In the period starting from 1930 to 1970 appears a rebirth in the interest and popularity in folk music in Chile carried out initially by groups such as Los Cuatro Huasos, who took folk songs from the Chilean country and arranged them vocally and with musical instruments.

Chile’s most famous contributions to literature have come from Nobel Prize poets Pablo Neruda and Gabriela Mistral, whose homes and birthplaces are now museums that attract literary pilgrims to Chile.  Neruda’s Heights of Machu Picchu, Canto General and the autobiographical Memoirs are widely available in English, however Mistral’s works are harder to find.

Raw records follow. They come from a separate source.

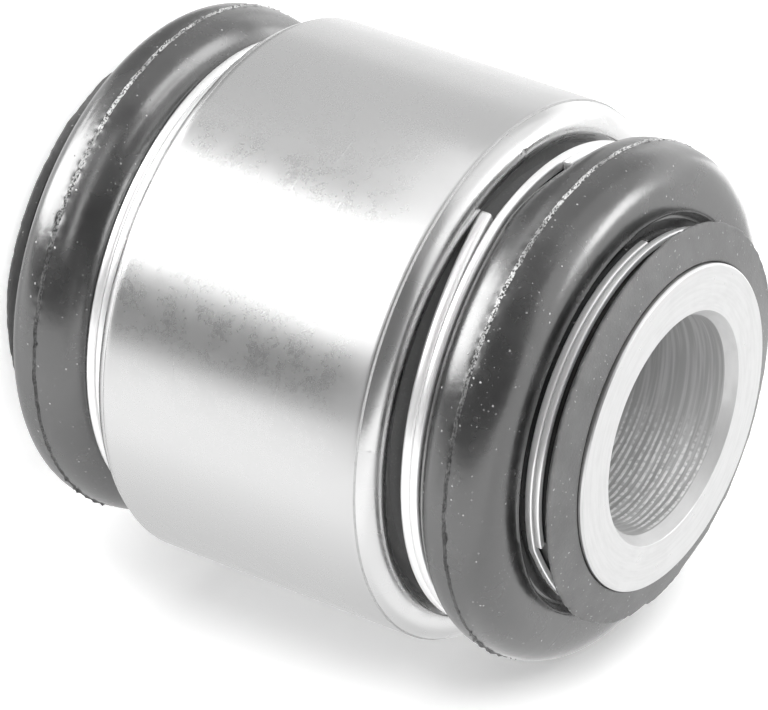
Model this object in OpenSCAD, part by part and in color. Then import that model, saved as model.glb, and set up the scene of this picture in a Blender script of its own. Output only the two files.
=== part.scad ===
// Shock absorber bushing: a ball sleeve in a pressed-in steel housing, with a
// rubber boot at each end. The bore runs along Z and the origin is the centre
// of the ball. Lengths are millimetres. The two ends are alike, apart from the
// closing ring, which the housing's rolled rim holds at the front (+Z).

/* [Housing] */
// Diameter of the ground land that is pressed into the eye
housing_d = 35; // [34:0.5:40]
// Length of the ground land
land_len = 18.7; // [17:0.1:22]
// Wall between the ground land and the race
housing_wall = 2.25; // [2:0.05:2.6]
// Axial height of the rounded rim beyond the land
rim_h = 1; // [0.9:0.05:1.2]
// Radius of the rounded rim
rim_round = 1.6; // [1.5:0.05:1.7]
// Step from the ground land down to the turned rim
rim_step = 0.1; // [0.05:0.01:0.15]
// Width of the flat on top of the rim
rim_flat = 0.3; // [0.1:0.05:0.4]
// Thickness of the rim where it is rolled over the closing ring
lip_t = 0.85; // [0.7:0.05:1]
// Gap between the rolled rim and the collar inside it
recess_w = 0.85; // [0.6:0.05:1]

/* [Boot collars] */
// Height of the collar that carries the boot, above the rim
collar_h = 2.5; // [2.3:0.1:2.8]
// Depth of the groove that holds the boot's bead
groove_depth = 0.5; // [0.4:0.05:0.6]
// Length of that groove
groove_len = 1.95; // [1.9:0.05:2.1]
// Wall of the collar under the groove
collar_wall = 1.4; // [1.2:0.05:1.6]
// Thickness of the closing ring's flange
closing_t = 1.2; // [1:0.05:1.5]

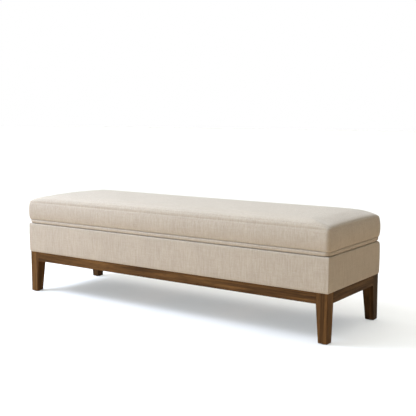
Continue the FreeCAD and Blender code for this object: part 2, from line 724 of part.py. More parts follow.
def tilt_to_stay(body, x, y, z):
    """Stand a stay's piece at a place, its -Y pointing forward and down along the track."""
    body.Placement.Rotation = FreeCAD.Rotation(FreeCAD.Vector(1, 0, 0), 1)
    body.setExpression("Placement.Rotation.Angle", "sizes.stay_tilt * 1 deg")
    bind_place(body, x, y, z)
    return body


def make_track(side, sign):
    """A grooved bar on the end wall that points at the hinge axis, held by two ears below it."""
    body = new_body(f"stay_track_{side}")
    thick = span(sign, TRACK_FACE, LINED_X)
    open_side = span(sign, TRACK_FACE, GROOVE_FLOOR)
    ends = (f"-{SLIDE_FAR}", f"-{SLIDE_NEAR}")
    groove_ends = (f"-{SLIDE_FAR} - sizes.groove_slack", f"-{SLIDE_NEAR} + sizes.groove_slack")
    half = "(sizes.track_width / 2)"
    body_box(body, "Additive", thick, ends, both_ways(half))
    for end in ends:
        body_rod(body, "Additive", "x", thick, (end, "0"), half)
    for _, along in EAR_PLACES:
        body_box(body, "Additive", span(sign, EAR_SEAT, LINED_X),
                 (f"-{along} - sizes.ear_side / 2", f"-{along} + sizes.ear_side / 2"),
                 (f"-({half} + 2 * sizes.ear_drop)", f"-{half} + sizes.ear_thick"))
    body_box(body, "Subtractive", open_side, groove_ends, both_ways("sizes.groove_radius"))
    for end in groove_ends:
        body_rod(body, "Subtractive", "x", open_side, (end, "0"), "sizes.groove_radius")
    for _, along in EAR_PLACES:
        body_rod(body, "Subtractive", "x", thick, (f"-{along}", f"-{EAR_SCREW_DROP}"), SCREW_HOLE)
    return tilt_to_stay(body, "0", HINGE_Y, HINGE_Z)


def ear_screw_spots():
    """Where the ear screws meet the end wall, as (name, y, z)."""
    cosine = "cos(sizes.stay_tilt * 1 deg)"
    sine = "sin(sizes.stay_tilt * 1 deg)"
    return [(ear, f"({HINGE_Y} - {along} * {cosine} + {EAR_SCREW_DROP} * {sine})",
             f"({HINGE_Z} - {along} * {sine} - {EAR_SCREW_DROP} * {cosine})") for ear, along in EAR_PLACES]


def ear_screw_holes(name, sign):
    """Holes for the ear screws in one end wall."""
    far = f"({EAR_SEAT} + sizes.lid_screw_reach + sizes.screw_hole_slack)"
    return [rod(f"{name}_hole_{ear}", "x", span(sign, EAR_SEAT, far), (y, z), SCREW_HOLE)
            for ear, y, z in ear_screw_spots()]


def ear_screws(side, sign):
    screws = []
    for ear, y, z in ear_screw_spots():
        name = f"ear_screw_{side}_{ear}"
        head = span(sign, f"({EAR_SEAT} - sizes.screw_head_thick)", EAR_SEAT)
        shank = span(sign, EAR_SEAT, f"({EAR_SEAT} + sizes.lid_screw_reach)")
        screws.append(group(name, [rod(f"{name}_head", "x", head, (y, z), "sizes.screw_head_radius"),
                                   rod(f"{name}_shank", "x", shank, (y, z), "sizes.screw_radius")]))
    return screws


def make_arm(side, sign):
    """A flat bar from the lid bracket's rivet to the slide pin."""
    body = new_body(f"stay_arm_{side}")
    thick = span(sign, ARM_INNER, ARM_OUTER)
    ends = ("-sizes.stay_arm", "0")
    body_box(body, "Additive", thick, ends, both_ways("(sizes.stay_width / 2)"))
    for end in ends:
        body_rod(body, "Additive", "x", thick, (end, "0"), "sizes.stay_width / 2")
    for end, hole in zip(ends, ("sizes.slide_radius", "sizes.stay_hole_radius")):
        body_rod(body, "Subtractive", "x", thick, (end, "0"), f"{hole} + sizes.fit_clearance")
    return tilt_to_stay(body, "0", PIVOT_Y, PIVOT_Z)


def make_slide_pin(side, sign):
    """A pin through the arm's free end, headed on both sides of it, running in the track's groove."""
    body = new_body(f"stay_slide_pin_{side}")
    centre = ("-sizes.stay_arm", "0")
    tip = f"({GROOVE_FLOOR} - sizes.slide_tip_gap)"
    body_rod(body, "Additive", "x", span(sign, ARM_INNER, tip), centre, "sizes.slide_radius")
    inner_head = span(sign, f"({ARM_INNER} - sizes.rivet_head_thick)", ARM_INNER)
    outer_head = span(sign, ARM_OUTER, f"({ARM_OUTER} + sizes.rivet_head_thick)")
    for head in (inner_head, outer_head):
        body_rod(body, "Additive", "x", head, centre, "sizes.rivet_head_radius")
    return tilt_to_stay(body, "0", PIVOT_Y, PIVOT_Z)


def make_bracket(side, sign):
    """An angle under the lid: a foot screwed to the board and a tab that drops to the arm's pivot."""
    body = new_body(f"stay_bracket_{side}")
    tab = span(sign, BRACKET_INNER, BRACKET_OUTER)
    body_box(body, "Additive", span(sign, f"({BRACKET_OUTER} - sizes.bracket_foot)", BRACKET_OUTER),
             both_ways("(sizes.bracket_long / 2)"), ("-sizes.stay_thick", "0"))
    drop = f"({LID_BOTTOM} - {PIVOT_Z})"
    body_box(body, "Additive", tab, both_ways("(sizes.stay_width * 0.75)"), (f"-{drop}", "0"))
    body_rod(body, "Additive", "x", tab, ("0", f"-{drop}"), "sizes.stay_width * 0.75")
    body_rod(body, "Subtractive", "x", tab, ("0", f"-{drop}"), "sizes.stay_hole_radius + sizes.fit_clearance")
    foot_middle = f"{sign} * ({BRACKET_OUTER} - sizes.bracket_foot / 2)"
    for _, way in ENDS:
        place = (foot_middle, f"{way} * sizes.bracket_screw_place")
        body_rod(body, "Subtractive", "z", ("-sizes.stay_thick", "0"), place, SCREW_HOLE)
    bind_place(body, "0", PIVOT_Y, LID_BOTTOM)
    return body


def make_rivet(side, sign):
    """The pivot of the arm: a shank through bracket and arm with a head on each side."""
    body = new_body(f"stay_rivet_{side}")
    middle = ("0", "0")
    seat = f"({ARM_OUTER} + sizes.bracket_gap)"
    tip = f"({seat} + sizes.rivet_head_thick)"
    inner_head = span(sign, f"({BRACKET_INNER} - sizes.rivet_head_thick)", BRACKET_INNER)
    body_rod(body, "Additive", "x", span(sign, BRACKET_INNER, tip), middle, "sizes.stay_hole_radius")
    for head in (inner_head, span(sign, seat, tip)):
        body_rod(body, "Additive", "x", head, middle, "sizes.rivet_head_radius")
    bind_place(body, "0", PIVOT_Y, PIVOT_Z)
    return body


# Hardware


def make_hardware():
    for hinge, place in HINGE_PLACES:
        keep(make_box_leaf(f"hinge_box_leaf_{hinge}", place))
        keep(make_lid_leaf(f"hinge_lid_leaf_{hinge}", place))
        keep(make_hinge_pin(f"hinge_pin_{hinge}", place))
    for side, sign in SIDES:
        keep(make_track(side, sign))
        keep(make_arm(side, sign))
        keep(make_slide_pin(side, sign))
        keep(make_bracket(side, sign))
        keep(make_rivet(side, sign))
    box_screws = [screw(f"rim_screw_{step}", place, BOX_SCREW_SEAT, -1, "sizes.box_screw_reach")
                  for step, place in hinge_screw_places(BOX_SCREW_BACK)]
    for side, sign in SIDES:
        box_screws += ear_screws(side, sign)
    keep(group("hardware_screws_box", box_screws))
    lid_screws = [screw(f"lid_screw_{step}", place, LID_SCREW_SEAT, 1, "sizes.lid_screw_reach")
                  for step, place in hinge_screw_places(LID_SCREW_BACK)]
    foot_bottom = f"({LID_BOTTOM} - sizes.stay_thick)"
    lid_screws += [screw(f"lid_screw_{step}", place, foot_bottom, 1, "sizes.lid_screw_reach")
                   for step, place in bracket_screw_places()]
    keep(group("hardware_screws_lid", lid_screws))
    keep(make_bumpers())


def make_bumpers():
    """Four rubber discs on the front rim that the lid closes on."""
    tall = ("sizes.rim_height", "(sizes.rim_height + sizes.bumper_tall)")
    line = f"-({HALF_Y} - sizes.bumper_inset)"
    return group("rim_bumpers", [
        rod(f"rim_bumper_{side}_{reach}", "z", tall, (f"{sign} * sizes.bumper_{reach}", line),
            "sizes.bumper_radius")
        for side, sign in SIDES for reach in ("near", "far")])


def check_and_write():
    """Stop on any failed object or bad shape, then write one file per sub-part."""
    doc.recompute()
    for item in doc.Objects:
        if "Invalid" in item.State or "Error" in item.State:
            raise RuntimeError(f"{item.Name} failed: {item.State}")
    for piece in subparts:
        if piece.Shape.isNull() or not piece.Shape.isValid():
            raise RuntimeError(f"{piece.Label} has no valid shape")
    for piece in subparts:
        piece.Shape.exportStep(f"parts/{piece.Label}.step")
        print(f"{piece.Label}: {len(piece.Shape.Solids)} solid(s), {piece.Shape.Volume / 1000:.2f} cm3")


make_base_frame()
make_box()
make_lid()
make_hardware()
check_and_write()
print(f"{len(subparts)} sub-parts")
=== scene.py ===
import math

import bpy
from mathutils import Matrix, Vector, noise


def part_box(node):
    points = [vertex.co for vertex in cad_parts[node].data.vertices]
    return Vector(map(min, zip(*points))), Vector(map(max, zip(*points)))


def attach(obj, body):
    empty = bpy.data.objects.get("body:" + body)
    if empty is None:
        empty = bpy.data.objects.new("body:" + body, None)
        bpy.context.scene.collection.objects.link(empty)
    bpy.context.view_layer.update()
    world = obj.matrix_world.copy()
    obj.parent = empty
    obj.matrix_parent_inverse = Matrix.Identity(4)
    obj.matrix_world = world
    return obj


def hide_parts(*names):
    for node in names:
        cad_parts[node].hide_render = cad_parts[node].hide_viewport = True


# The looks of the storage bench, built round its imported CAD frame. Metres, front at -Y, +Z up.

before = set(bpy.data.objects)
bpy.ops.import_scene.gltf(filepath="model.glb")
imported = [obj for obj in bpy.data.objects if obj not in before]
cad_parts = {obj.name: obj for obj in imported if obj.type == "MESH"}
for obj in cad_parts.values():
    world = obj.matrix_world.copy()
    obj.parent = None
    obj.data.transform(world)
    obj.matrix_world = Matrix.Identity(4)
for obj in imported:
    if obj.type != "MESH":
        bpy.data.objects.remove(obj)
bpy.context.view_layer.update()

MM = 0.001

# Planes of the frame that the soft pieces are made to
COVER_LOW, COVER_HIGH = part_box("cushion_cover")
HALF_X = COVER_HIGH.x
HALF_Y = COVER_HIGH.y
RIM_LOW, RIM_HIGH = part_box("box_cover_front")
BAND_LOW, BAND_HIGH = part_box("lid_edge_band")
BOARD_LOW, BOARD_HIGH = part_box("lid_board")


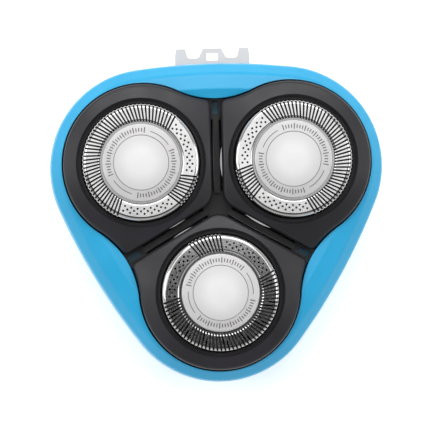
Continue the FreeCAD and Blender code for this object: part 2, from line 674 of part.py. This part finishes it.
def main():
    os.makedirs("parts", exist_ok=True)
    save("head_housing", head_housing())
    save("chassis", chassis())
    save("chassis_screws", chassis_screws())
    save("lug_bracket", lug_bracket())
    save("bracket_pin", bracket_pin())
    save_each("head_frame", head_frame())
    save_each("flex_pin", flex_pin())
    save_each("flex_springs", flex_springs())
    save_each("lock_ring", lock_ring(), HEAD_R)
    save_each("cap_spring", cap_spring(), HEAD_R)
    save_each("guard_cap", guard_cap(), HEAD_R, CAP_CLOCK)
    save_each("cap_disc", cap_disc(), HEAD_R)
    save_each("cutter", cutter(), HEAD_R)
    save_each("lifter", lifter(), HEAD_R)
    save_each("cutter_carrier", cutter_carrier(), HEAD_R)


main()
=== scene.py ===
import bmesh
import bpy
import json
from math import cos, pi, radians, sin, tan
from mathutils import Matrix, Vector
from mathutils.bvhtree import BVHTree

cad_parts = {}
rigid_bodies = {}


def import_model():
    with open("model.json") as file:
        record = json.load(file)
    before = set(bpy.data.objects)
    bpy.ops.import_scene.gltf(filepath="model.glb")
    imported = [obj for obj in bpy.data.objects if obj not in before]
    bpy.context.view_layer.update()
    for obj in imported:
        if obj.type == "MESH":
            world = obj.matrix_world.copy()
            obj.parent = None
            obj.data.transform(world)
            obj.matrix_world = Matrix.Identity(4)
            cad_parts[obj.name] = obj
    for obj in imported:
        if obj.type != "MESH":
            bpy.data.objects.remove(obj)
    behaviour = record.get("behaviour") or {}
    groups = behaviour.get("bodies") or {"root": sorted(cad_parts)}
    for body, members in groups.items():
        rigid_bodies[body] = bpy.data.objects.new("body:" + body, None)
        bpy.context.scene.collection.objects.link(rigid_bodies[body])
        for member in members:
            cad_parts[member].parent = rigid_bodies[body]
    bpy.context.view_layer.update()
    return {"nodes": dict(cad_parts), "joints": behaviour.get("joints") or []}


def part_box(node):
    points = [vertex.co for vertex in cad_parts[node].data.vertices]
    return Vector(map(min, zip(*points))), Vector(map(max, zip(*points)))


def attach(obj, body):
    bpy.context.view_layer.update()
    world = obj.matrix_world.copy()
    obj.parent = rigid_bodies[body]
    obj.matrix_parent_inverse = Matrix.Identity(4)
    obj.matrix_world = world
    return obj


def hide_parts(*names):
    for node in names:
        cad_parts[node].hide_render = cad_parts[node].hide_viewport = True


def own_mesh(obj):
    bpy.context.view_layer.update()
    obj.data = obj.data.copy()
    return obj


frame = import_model()
NODES = frame["nodes"]
JOINTS = {joint["name"]: joint for joint in frame["joints"]}
HEADS = (1, 2, 3)
MM = 0.001

# ---- where things are, from the frame ------------------------------------------------------


def middle_of(node):
    low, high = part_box(node)
    return (low + high) / 2


HEAD_AXIS = {k: middle_of(f"cap_disc_{k}") for k in HEADS}
UNIT_MIDDLE = sum(HEAD_AXIS.values(), Vector()) / len(HEADS)
CAP_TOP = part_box("guard_cap_1")[1].z

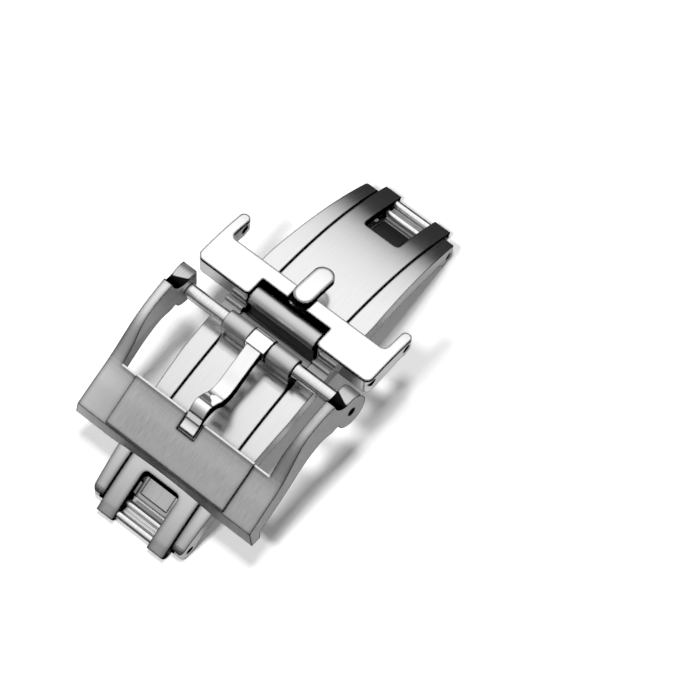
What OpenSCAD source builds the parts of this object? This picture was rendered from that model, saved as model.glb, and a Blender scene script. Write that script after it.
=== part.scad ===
// Double fold deployant clasp for a leather watch strap, closed.
// X runs across the strap, Y along it with the buckle at the near end, Z up from the wrist.
// The origin is in the middle of the clasp, on the surface that its hinge eyes stand on.

/* [Strap] */
// Width of the strap that the buckle takes
strap_w = 18; // [16:0.5:20]
// Width of the strap end between the arms of the end piece
strap_end_w = 20; // [18:0.1:21]
// Radius of the holes in the end piece's arms, at the strap end
strap_hole_r = 0.45; // [0.4:0.05:0.6]

/* [Base] */
// Radius of the arch, to the top of the rails
arch_r = 38; // [34:1:44]
// Width over the two rails
base_w = 13.6; // [12.6:0.1:15]
// Width of one rail
rail_w = 2.25; // [1.8:0.05:2.5]
// Height of a rail, square to the arch
rail_h = 2.1; // [2:0.05:2.4]
// Thickness of the floor between the rails
floor_t = 0.7; // [0.6:0.05:0.75]
// Distance from the middle of the clasp to a hinge pin
hinge_y = 21.5; // [20:0.5:23]
// Outer radius of a hinge eye
eye_r = 1.3; // [1.2:0.05:1.4]
// Length of the bridge in the middle, along the strap
bridge_l = 1.9; // [1.5:0.1:2]
// Distance from the middle at which the base starts to narrow
taper_y = 7; // [5:0.5:12]
// Taper of the base towards its ends, in degrees a side
base_taper = 3.2; // [0:0.1:4]
// Rounding of the corners at its ends
end_round_r = 0.6; // [0.3:0.05:1]
// Height of the two lips that the end piece closes behind
lip_h = 0.45; // [0.3:0.05:0.5]
// Thickness of a lip
lip_t = 0.4; // [0.3:0.05:0.5]

/* [Leaf springs] */
// Width of a leaf spring
leaf_w = 3.3; // [2.8:0.1:3.5]
// Thickness of a leaf spring
leaf_t = 0.3; // [0.2:0.05:0.35]
// Length of a leaf spring, along the arch
leaf_l = 9.5; // [8:0.5:11]
// Radius of a leaf spring's rivet
rivet_r = 0.5; // [0.4:0.05:0.6]

/* [Blades] */
// Thickness of a blade
blade_t = 1.2; // [1.1:0.05:1.25]
// Width of the notch between the lugs of a blade
notch_w = 4.6; // [4.2:0.1:5]
// Depth of the front blade's notch, from the ends of its lugs
notch_l = 5.4; // [4.8:0.1:6.2]
// Depth of the rear blade's notch
rear_notch_l = 7; // [4.8:0.1:7.2]
// Reach of the lugs beyond the hinge pin
lug_reach = 2.5; // [2.4:0.05:2.7]
// Distance from the hinge pin to the stop rod
stop_reach = 1.5; // [1.4:0.05:1.6]
// Radius of a hinge pin
hinge_pin_r = 0.42; // [0.35:0.01:0.5]
// Radius of a stop rod
stop_rod_r = 0.5; // [0.4:0.01:0.55]

/* [Buckle bar] */
// Distance from the middle of the clasp to the buckle bar
bar_y = 3; // [2.9:0.05:3.4]
// Height of the buckle bar's axis over the crown of the arch
bar_h = 2.6; // [2.2:0.1:3]
// Outer radius of the bar's tube
bar_r = 0.8; // [0.75:0.01:0.85]
// Bore radius of the tube
bar_bore_r = 0.56; // [0.5:0.01:0.6]
// Thickness of the tube's turned-in ends
bar_lip_t = 0.35; // [0.25:0.05:0.5]
// Radius of a plunger's tip
tip_r = 0.4; // [0.3:0.01:0.42]
// Length of a plunger's tip in its hole
tip_l = 1; // [0.8:0.05:1.2]
// Length of a plunger's shoulder inside the tube
shoulder_l = 2; // [1.5:0.1:3]
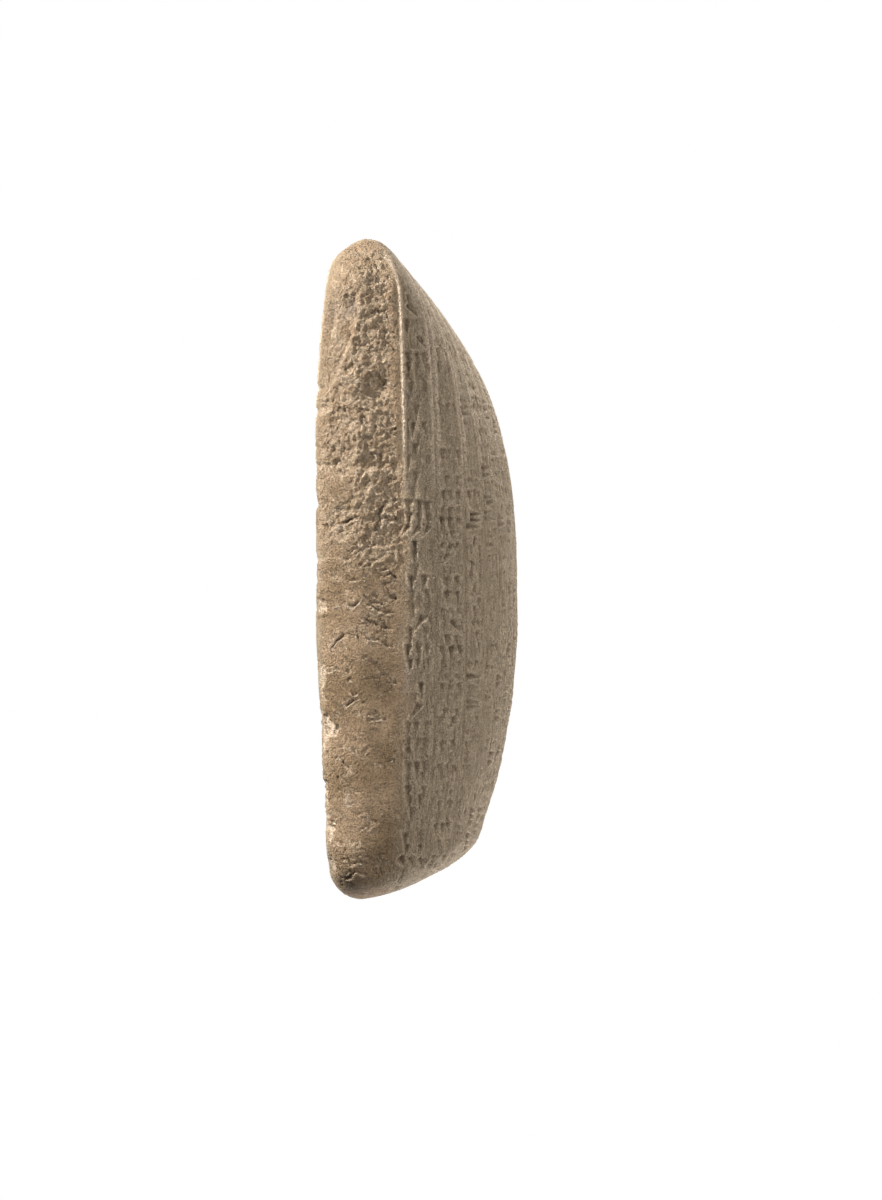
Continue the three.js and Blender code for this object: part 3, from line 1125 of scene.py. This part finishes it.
    @staticmethod
    def _thin(piece: bpy.types.Object, where: np.ndarray, triangles: int) -> None:
        """Takes triangles away where the surface is smooth.

        Args:
            piece: The object, whose mesh is replaced.
            where: The points that may go.
            triangles: How many triangles are left.
        """
        old = piece.data
        thin = piece.modifiers.new("thin", "DECIMATE")
        old.calc_loop_triangles()
        thin.ratio = min(triangles / len(old.loop_triangles), 1)
        group = piece.vertex_groups.new(name="thinned")
        group.add(np.nonzero(where)[0].tolist(), 1.0, "REPLACE")
        thin.vertex_group = group.name
        graph = bpy.context.evaluated_depsgraph_get()
        piece.data = bpy.data.meshes.new_from_object(piece.evaluated_get(graph))
        piece.modifiers.clear()
        piece.vertex_groups.clear()
        bpy.data.meshes.remove(old)


class NodeSheet:
    """A material's nodes, added one at a time."""

    def __init__(self, name: str) -> None:
        """Starts a material with its output and one principled shader."""
        self.material = bpy.data.materials.new(name)
        self.material.use_nodes = True
        self.nodes = self.material.node_tree.nodes
        self.links = self.material.node_tree.links
        self.shader = self.nodes["Principled BSDF"]

    def add(self, kind: str, settings: dict | None = None, **inputs: object) -> bpy.types.Node:
        """Adds one node.

        Args:
            kind: The node's type, without its ShaderNode prefix.
            settings: Properties of the node itself.
            **inputs: Its inputs by name or as in_0, in_1; a socket is linked and the rest is set.

        Returns:
            The node.
        """
        node = self.nodes.new("ShaderNode" + kind)
        for name, value in (settings or {}).items():
            setattr(node, name, value)
        for name, value in inputs.items():
            key = int(name[3:]) if name.startswith("in_") else name.replace("_", " ")
            if isinstance(value, bpy.types.NodeSocket):
                self.links.new(value, node.inputs[key])
            else:
                node.inputs[key].default_value = value
        return node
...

Chilean cuisine rests on the variety of products due to Chile’s geographical condition and seaborne nature. The cuisine arose from the fusion of traditional indigenous ingredients with Spanish culture and traditions. Further European immigration also brought with them various styles and traditions in cooking heavily influencing the cuisine of Chile such as the Italians and Germans.

In the 20th century French cuisine marked an important turning point influencing culinary methods and creating a type of Criollo style that has been implemented in Chilean gastronomy. Many Chilean recipes are enhanced and accompanied by wine and Pisco. Throughout Chile each region spanning from north to south contain a variety of culinary recipes special to each location.